TEMPLE, William (c.1555-1627), of London; later of Trinity College, Dublin.

Published in The History of Parliament: the House of Commons 1558-1603, ed. P.W. Hasler, 1981
Available from Boydell and Brewer

Constituency

Dates

Family and Education

b. c.1555, ?s. of Anthony Temple (d.1581), of Coughton, Warws.1 by Jane, da. of one Bargrave. educ. Eton; King’s, Camb. 1573, BA 1578, MA 1581, fellow 1576-83. m. Martha, da. of Robert Harrison of Derbys., 2s. 3da. Kntd. 4 May 1622.

Offices Held

Schoolmaster, Lincoln g.s. 1583; provost, Trinity, Dublin 1609-d.; master in Chancery [I] 1610-d.2

Biography

Temple became known for his publications in support of Peter Ramus, who had attacked the logical system of Aristotle. His first two works were dedicated to the Earl of Arundel, and later Sir Philip Sidney became his patron. When Sidney was appointed governor of Flushing in 1585, Temple accompanied him as his secretary, and subsequently received an annuity of £30 in his will. In the years after Sidney’s death Temple was secretary in turn to William Davison, secretary of state; Sir Thomas Smith, clerk of the Council; and in 1594, the Earl of Essex, who was behind his return for Tamworth in 1597. He accompanied the Earl to Ireland in 1599. Temple’s admiration for Essex may be seen in a letter he wrote at this time to Edward Reynolds, another of the Earl’s secretaries, describing Essex as the noblest and worthiest lieutenant that Ireland had ever seen.3

Temple was under heavy suspicion at the time of the Essex rising.
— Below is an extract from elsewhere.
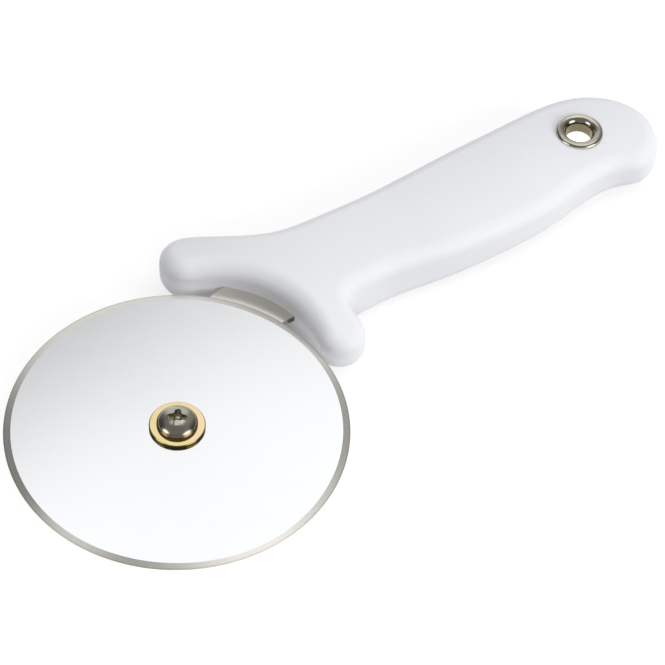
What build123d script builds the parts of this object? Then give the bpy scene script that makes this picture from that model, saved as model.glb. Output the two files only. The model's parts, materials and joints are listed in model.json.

From February to June 1601 he was in the Gatehouse, and he was one of those listed, 26 Feb., as indicted and fit to be arraigned. He was given the liberty of the prison in June 1601, and at the end of that month he was let off with a £100 fine. However, it was some years before he could get another appointment. He asked Cecil in 1602 to write ‘a line or two of recommendation to Lord Zouche’, whose service he was trying to enter, apparently without success. In an effort to regain favour at court he published A Logical Analysis of Twenty Select Psalms in 1605, dedicated to Henry, Prince of Wales. ‘Of late’, he wrote in the dedication, ‘in this time of my idleness, under hope of pardon at the hands of our professed theologians, [I have] attempted by the direction of the said art [logic] an analysis of certain choice psalms’. It was not until 1609 that he obtained employment, and then he had to go to Ireland. As Cecil was chancellor of Trinity College it is possible that he used his influence on Temple’s behalf. His salary as provost was, after 1611, £100 a year, but by 1626 he had supplemented this with the annual rent income from lands held on lease in several Irish counties. Temple died in 1627. In his will, made in December 1626, he bequeathed the leases to his wife and his eldest son John and asked that he should be buried without pomp.4

Ref Volumes: 1558-1603

Author: A. M. Mimardière

Notes

  • 1. Both DNB and Temple Prime, Some Account of the Temple Fam. (3rd ed. 1896), 24, suggest this parentage, but Anthony Temple does not mention a son William in his will, which names his son Peter, not then 18, as executor. As William must have been older than Peter, it is doubtful whether Anthony Temple was his father.
  • 2. Al. Cant. i(4), p. 213; J. C. Wedgwood, Staffs. Parl. Hist. (Wm. Salt Arch. Soc.), i. 406-7; DNB.
  • 3. DNB; Neale, Commons, 240 n.; HMC Hatfield, ix. 161.
  • 4. APC, 1600-1, pp. 160, 434, 483, 488; CSP Dom. 1601-3, p. 61; HMC Hatfield, xi. 33; xii. 195; J. W. Stubbs, Hist. Univ. Dublin, 27; Temple Prime, 109.